Repeating his prediction that more colleges and universities will close or merge, Meehan said UMass is in “a better position than most” to compete for fewer students due to the combination of quality, affordability and scale.
The online college, Meehan said, is one way that UMass can create a new revenue stream to help keep tuition and fees affordable while also helping the state address a skills gap for employees and a shortage of workers who meet the needs of employers.
Full-time and part-time online degree programs for students pursuing bachelor’s or master’s degrees will continue, but the online college will allow UMass to expand into a market for adults that other universities are already tapping, Meehan said. He noted that more than 20 percent, or approximately 1 million people in Massachusetts, have some college credit, but no degree.
“Out-of-state institutions without our same reputation for academic excellence are enrolling adult learners in Massachusetts in the types of programs we seek to offer,” Meehan said.

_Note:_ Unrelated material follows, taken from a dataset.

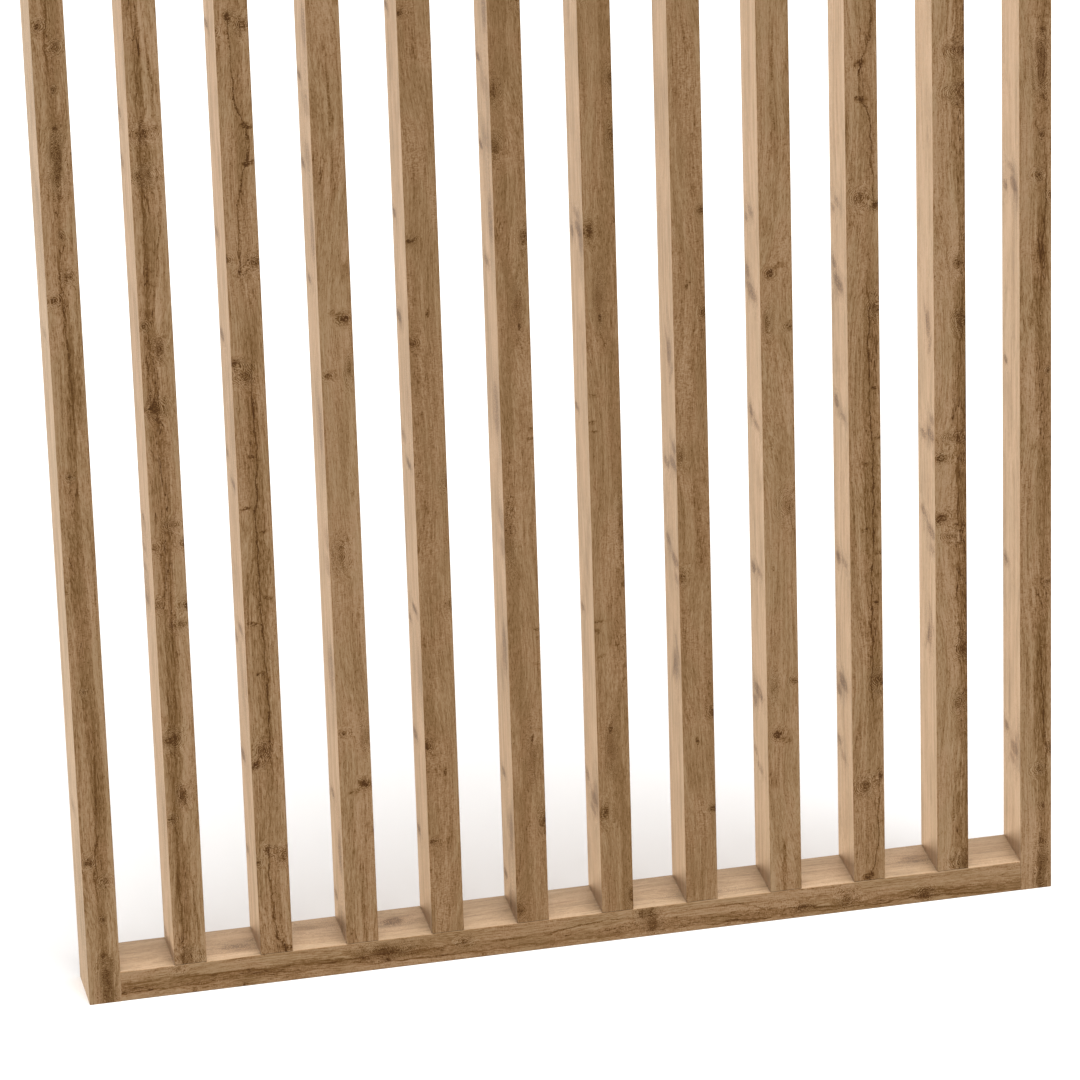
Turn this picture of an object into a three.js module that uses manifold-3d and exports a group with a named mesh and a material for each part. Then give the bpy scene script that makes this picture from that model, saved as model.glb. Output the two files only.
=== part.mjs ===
// A slatted room divider: slats that turn on pins between a bottom rail and a top rail, with a post at each end.
// Units are millimetres. X runs along the divider, Y from its front to its back, and Z up.
// The origin is on the floor, under the middle of the bottom rail.

import * as THREE from 'three';
import { mergeVertices } from 'three/addons/utils/BufferGeometryUtils.js';
import Module from 'manifold-3d';

const wasm = await Module();
wasm.setup();

// ---------------------------------------------------------------- driving dimensions

const overallWidth = 1100;
const overallHeight = 2500;
const slatCount = 10;

// Posts, rails and slats are cut from one board, wrapped in foil over slightly eased long edges.
const boardThickness = 36;
const boardDepth = 72;
const edgeRadius = 0.8;

// Pivots: a steel pin in each end of a slat turns in a flanged nylon bush let into the rail.
const pinDiameter = 10;
const pinGrip = 40; // length of pin held in the slat
const pinChamfer = 0.8;
const pinTipGap = 2; // from the pin's tip to the end of the bush, at the bottom
const bushWall = 2.2;
const flangeDiameter = 24;
const flangeThickness = 2;
const flangeProud = 0.3; // how far the flange stands out of the rail
const railFloor = 8; // wood left beyond the bush's bore

// Corners: one screw through the post into the rail's end, between two glued dowels.
const screwDiameter = 7;
const screwReach = 34; // length of screw in the rail
const screwTip = 4;
const screwHeadDiameter = 10;
const screwHeadHeight = 4;
const socketWidth = 4; // across the flats of the hexagon
const socketDepth = 2.5;
const capDiameter = 13; // seat of the thin cap that covers the screw
const capDepth = 1;
const dowelDiameter = 8;
const dowelReach = 15; // length of dowel in the post
const dowelInset = 14; // from the board's edge to the dowel's axis

// Clearances.
const seatGap = 0.3; // round everything that is pressed, glued or screwed in, and under each slat
const runningGap = 0.06; // between a pin and its bush, at the flats of the two polygons
const headGap = 1.5; // between a slat's head and the top rail

// Fineness of round shapes.
const roundSides = 16;
const edgeSegments = 3;

// ---------------------------------------------------------------- derived dimensions

const railLength = overallWidth - 2 * boardThickness;
const slatPitch = (overallWidth - boardThickness) / (slatCount + 1);
const slatFoot = boardThickness + flangeProud + seatGap;
const slatHead = overallHeight - boardThickness - headGap;
const slatLength = slatHead - slatFoot;

const boreDepth = boardThickness - railFloor;
const bushLength = boreDepth + flangeProud - seatGap;
const pinRadius = pinDiameter / 2;
// The bush's bore is a polygon too, so its corners lie further out than its flats.
const bushBoreRadius = (pinRadius + runningGap) / Math.cos(Math.PI / roundSides);
const bushRadius = bushBoreRadius + bushWall;
const flangeRadius = flangeDiameter / 2;
const pinReach = bushLength - pinTipGap + seatGap;

const railAxisHeight = boardThickness / 2;
const dowelOffset = boardDepth / 2 - dowelInset;

// ---------------------------------------------------------------- materials

function oakFoil() {
  return new THREE.MeshStandardMaterial({ color: '#91704e', roughness: 0.55, metalness: 0, flatShading: true });
}

function steel() {
  return new THREE.MeshStandardMaterial({ color: '#b4b6b8', roughness: 0.35, metalness: 1 });
}

function nylon() {
  return new THREE.MeshStandardMaterial({ color: '#e6e0d0', roughness: 0.5, metalness: 0 });
}

// ---------------------------------------------------------------- cutting and joining

// A closed solid from a geometry, without the flat triangles that a turned shape has where it meets its axis.
function solidOf(geometry) {
  const bare = geometry.clone();
  bare.deleteAttribute('normal');
  bare.deleteAttribute('uv');
  const merged = mergeVertices(bare);
  const corners = merged.index.array;
  const triangles = [];
  for (let i = 0; i < corners.length; i += 3) {
    const [a, b, c] = corners.slice(i, i + 3);
    if (a !== b && b !== c && c !== a) {
      triangles.push(a, b, c);
    }
  }
  return new wasm.Manifold(new wasm.Mesh({
    numProp: 3,
    vertProperties: new Float32Array(merged.attributes.position.array),
    triVerts: new Uint32Array(triangles),
  }));
}

function geometryOf(solid) {
  const mesh = solid.getMesh();
  const geometry = new THREE.BufferGeometry();
  geometry.setAttribute('position', new THREE.BufferAttribute(mesh.vertProperties, 3));
  geometry.setIndex(new THREE.BufferAttribute(mesh.triVerts, 1));
  geometry.computeVertexNormals();
  return geometry;
}

function joined(geometry, additions) {
  return geometryOf(additions.reduce((solid, addition) => solid.add(solidOf(addition)), solidOf(geometry)));
}

function drilled(geometry, cutters) {
  return geometryOf(cutters.reduce((solid, cutter) => solid.subtract(solidOf(cutter)), solidOf(geometry)));
}

// ---------------------------------------------------------------- basic shapes

// A length of board: its thickness along X, its depth along Y and its length up from Z = 0.
function board(length) {
  const x = boardThickness / 2 - edgeRadius;
  const y = boardDepth / 2 - edgeRadius;
  const quarter = Math.PI / 2;
  const section = new THREE.Shape();
  section.absarc(x, y, edgeRadius, 0, quarter);
  section.absarc(-x, y, edgeRadius, quarter, 2 * quarter);
  section.absarc(-x, -y, edgeRadius, 2 * quarter, 3 * quarter);
  section.absarc(x, -y, edgeRadius, 3 * quarter, 4 * quarter);
  return new THREE.ExtrudeGeometry(section, { depth: length, bevelEnabled: false, curveSegments: edgeSegments });
}

// A shape turned round the Z axis from [radius, height] points.
function turned(profile) {
  const points = profile.map(([radius, height]) => new THREE.Vector2(radius, height));
  return new THREE.LatheGeometry(points, roundSides).rotateX(Math.PI / 2);
}

// A rod round the Z axis, between two heights given in either order.
function rod(radius, oneEnd, otherEnd) {
  const low = Math.min(oneEnd, otherEnd);
  const high = Math.max(oneEnd, otherEnd);
  return turned([[0, low], [radius, low], [radius, high], [0, high]]);
}

// Lays a shape that was made along Z along X, with its top towards +X.
function laidAlongX(geometry) {
  return geometry.rotateY(Math.PI / 2);
}

function named(name, geometry, material) {
  const mesh = new THREE.Mesh(geometry, material);
  mesh.name = name;
  return mesh;
}

// ---------------------------------------------------------------- places that repeat

function numbered(index) {
  return String(index + 1).padStart(2, '0');
}

const slatPlaces = Array.from({ length: slatCount }, (_, index) => ({
  number: numbered(index),
  x: (index - (slatCount - 1) / 2) * slatPitch,
}));

const dowelPlaces = [-dowelOffset, dowelOffset];

// ---------------------------------------------------------------- posts, rails and slats

// A left post. Seen from the rail's end, the screw passes right through it and the dowels stop short.
function post() {
  const outside = -boardThickness / 2;
  const inside = boardThickness / 2;
  const seatDepth = capDepth + screwHeadHeight + seatGap;
  const cutters = [];
  for (const height of [railAxisHeight, overallHeight - railAxisHeight]) {
    const cornerCutters = [
      laidAlongX(rod(screwDiameter / 2 + seatGap, outside - 1, inside + 1)),
      laidAlongX(rod(screwHeadDiameter / 2 + seatGap, outside - 1, outside + seatDepth)),
      laidAlongX(rod(capDiameter / 2, outside - 1, outside + capDepth)),
    ];
    for (const y of dowelPlaces) {
      const hole = rod(dowelDiameter / 2 + seatGap, inside - dowelReach - seatGap, inside + 1);
      cornerCutters.push(laidAlongX(hole).translate(0, y, 0));
    }
    cutters.push(...cornerCutters.map((cutter) => cutter.translate(0, 0, height)));
  }
  return drilled(board(overallHeight), cutters);
}

// A rail lying along X on Z = 0, with its bores open upwards and its dowels glued in.
function rail() {
  const half = railLength / 2;
  const length = laidAlongX(board(railLength).translate(0, 0, -half)).translate(0, 0, railAxisHeight);
  const dowels = [];
  const cutters = [];
  for (const side of [-1, 1]) {
    const end = side * half;
    const screwHole = rod(screwDiameter / 2 + seatGap, end - side * (screwReach + seatGap), end + side);
    cutters.push(laidAlongX(screwHole).translate(0, 0, railAxisHeight));
    for (const y of dowelPlaces) {
      const dowel = rod(dowelDiameter / 2, end - side * dowelReach, end + side * dowelReach);
      dowels.push(laidAlongX(dowel).translate(0, y, railAxisHeight));
    }
  }
  const bushSeat = rod(bushRadius + seatGap, railFloor, boardThickness + 1);
  const flangeSeatFloor = boardThickness + flangeProud - flangeThickness - seatGap;
  const flangeSeat = rod(flangeRadius + seatGap, flangeSeatFloor, boardThickness + 1);
  for (const { x } of slatPlaces) {
    cutters.push(bushSeat.clone().translate(x, 0, 0), flangeSeat.clone().translate(x, 0, 0));
  }
  return drilled(joined(length, dowels), cutters);
}

function slat() {
  const holeRadius = pinRadius + seatGap;
  const holeDepth = pinGrip + seatGap;
  return drilled(board(slatLength), [
    rod(holeRadius, -1, holeDepth),
    rod(holeRadius, slatLength - holeDepth, slatLength + 1),
  ]);
}

// ---------------------------------------------------------------- pins, bushes and screws

// A pin pointing down out of a slat whose foot is at Z = 0.
function pin() {
  return turned([
    [0, -pinReach],
    [pinRadius - pinChamfer, -pinReach],
    [pinRadius, -pinReach + pinChamfer],
    [pinRadius, pinGrip - pinChamfer],
    [pinRadius - pinChamfer, pinGrip],
    [0, pinGrip],
  ]);
}

// A bush hanging down from its flange, whose upper face is at Z = 0.
function bush() {
  return turned([
    [bushBoreRadius, -bushLength],
    [bushRadius, -bushLength],
    [bushRadius, -flangeThickness],
    [flangeRadius, -flangeThickness],
    [flangeRadius, 0],
    [bushBoreRadius, 0],
    [bushBoreRadius, -bushLength],
  ]);
}

// A screw along X for the left end of a rail that starts at X = 0.
function screw() {
  const headTop = boardThickness - capDepth;
  const headUnderside = headTop - screwHeadHeight;
  const screwRadius = screwDiameter / 2;
  const body = turned([
    [0, -screwReach],
    [screwRadius / 2, -screwReach],
    [screwRadius, -screwReach + screwTip],
    [screwRadius, headUnderside],
    [screwHeadDiameter / 2, headUnderside],
    [screwHeadDiameter / 2, headTop],
    [0, headTop],
  ]);
  const socketRadius = socketWidth / Math.sqrt(3);
  const socket = new THREE.CylinderGeometry(socketRadius, socketRadius, 2 * socketDepth, 6);
  socket.rotateX(Math.PI / 2).translate(0, 0, headTop);
  return drilled(body, [socket]).rotateY(-Math.PI / 2);
}

// ---------------------------------------------------------------- assembly

// What one rail carries: the rail, its bushes, the pins that turn in them and the screws at its ends.
// gap is the distance from the rail to the ends of the slats.
function railAssembly(prefix, gap) {
  const group = new THREE.Group();
  group.add(named(`${prefix}_rail`, rail(), oakFoil()));
  for (const { number, x } of slatPlaces) {
    const bushMesh = named(`${prefix}_bush_${number}`, bush(), nylon());
    bushMesh.position.set(x, 0, boardThickness + flangeProud);
    const pinMesh = named(`${prefix}_pin_${number}`, pin(), steel());
    pinMesh.position.set(x, 0, boardThickness + gap);
    group.add(bushMesh, pinMesh);
  }
  for (const [side, facing] of [['left', -1], ['right', 1]]) {
    const screwMesh = named(`${prefix}_${side}_screw`, screw(), steel());
    screwMesh.position.set((facing * railLength) / 2, 0, railAxisHeight);
    screwMesh.rotation.z = facing > 0 ? Math.PI : 0;
    group.add(screwMesh);
  }
  return group;
}

const divider = new THREE.Group();

const leftPost = named('left_post', post(), oakFoil());
leftPost.position.x = -(overallWidth - boardThickness) / 2;
const rightPost = named('right_post', post(), oakFoil());
rightPost.position.x = (overallWidth - boardThickness) / 2;
rightPost.rotation.z = Math.PI;
divider.add(leftPost, rightPost);

divider.add(railAssembly('bottom', flangeProud + seatGap));

// The top is the bottom turned over.
const top = railAssembly('top', headGap);
top.rotation.x = Math.PI;
top.position.z = overallHeight;
divider.add(top);

for (const { number, x } of slatPlaces) {
  const slatMesh = named(`slat_${number}`, slat(), oakFoil());
  slatMesh.position.set(x, 0, slatFoot);
  divider.add(slatMesh);
}

export default divider;
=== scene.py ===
# %% [markdown]
# # A slatted room divider in rustic oak foil
#
# The divider is a frame of two posts and two rails, with a row of upright slats between them that turn on
# hidden pins. Its solids are made elsewhere, at their real size, and this script dresses them: it sets up
# the picture, gives every piece its finish and adds the thin caps that cover the corner screws.
#
# The first cell loads the solids. Each one arrives as an object at the origin, with its place in its mesh,
# so one position in space means the same thing for the solids, for new pieces and for every material.

# %% Load the solids
import math

import bpy
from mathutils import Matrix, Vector


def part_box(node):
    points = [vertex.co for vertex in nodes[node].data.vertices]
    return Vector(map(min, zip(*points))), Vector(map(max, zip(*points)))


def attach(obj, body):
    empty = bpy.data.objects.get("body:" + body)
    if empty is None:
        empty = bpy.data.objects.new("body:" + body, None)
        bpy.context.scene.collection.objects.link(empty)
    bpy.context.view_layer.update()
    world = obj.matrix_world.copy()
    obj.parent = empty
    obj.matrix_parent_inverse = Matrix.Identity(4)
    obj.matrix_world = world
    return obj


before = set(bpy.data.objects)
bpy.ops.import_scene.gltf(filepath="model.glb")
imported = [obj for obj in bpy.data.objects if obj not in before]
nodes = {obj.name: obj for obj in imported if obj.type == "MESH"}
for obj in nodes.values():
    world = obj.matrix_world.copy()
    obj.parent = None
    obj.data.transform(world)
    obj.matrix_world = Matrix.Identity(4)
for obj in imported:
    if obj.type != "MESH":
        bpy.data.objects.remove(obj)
bpy.ops.object.select_all(action="DESELECT")
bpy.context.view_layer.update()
print(len(nodes), "solids loaded")

# %% [markdown]
# ## The camera
#
# The photograph looks down at the foot of the divider from its front left, with a long lens, and crops
# everything above about a metre. The camera's place and angles were found by matching the edges of the
# uprights and of the bottom rail. The photograph is itself cut from a larger picture, so its vanishing
# points lie far off centre. A shifted lens could copy that, but it would throw the object out of every
# other view, so this camera has no shift and comes as close as a centred lens can.

# %% Make the camera
CAMERA_PLACE = (-1.4216, -7.0230, 3.6829)
CAMERA_TILT, CAMERA_ROLL, CAMERA_PAN = 65.914, 1.650, -12.025
CAMERA_LENS = 238.93
CAMERA_REACH = 100

bpy.ops.object.camera_add(
    location=CAMERA_PLACE,
    rotation=[math.radians(angle) for angle in (CAMERA_TILT, CAMERA_ROLL, CAMERA_PAN)],
)
camera = bpy.context.object
camera.data.lens = CAMERA_LENS
camera.data.clip_end = CAMERA_REACH
bpy.context.scene.camera = camera
bpy.context.scene.view_settings.view_transform = "Standard"
print("camera with a lens of", CAMERA_LENS, "mm")

# %% [markdown]
# ## Maths on sockets
#
# A procedural material is a calculation: it starts from a point on the surface and ends in a colour. Wiring
# such a calculation by hand takes dozens of small boxes. One small class makes it readable: it wraps an
# output socket and lets Python's own operators add the Math nodes. Every other kind of node comes from one
# method, `node`, which takes the node's type, its settings and its inputs.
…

He specifically cited Southern New Hampshire University, which enrolls 15,000 Massachusetts residents. He also said Purdue Global and Penn State World Campus are recruiting in Massachusetts, and Arizona State and the University of Maryland have shown that it’s possible to scale online platforms quickly.
“It’s predicted that over the next several years four to five national players with strong regional footholds will be established,” Meehan said. “And we intend to be one of them.”
After the speech, Gov. Baker said UMass has already done well developing its online offerings on the individual campuses, and said the push to reach adult learners looking to continue their education or receive training for new work opportunities makes sense.
“I think it’s a hugely important part of the future of higher education,” Baker said. “If you look at any of the data, it all says that learning going forward, especially for adults, is going to need to be a continuous exercise. Most people, as president Meehan said, have jobs and families and need to be able to fit this in in a way that works for them.”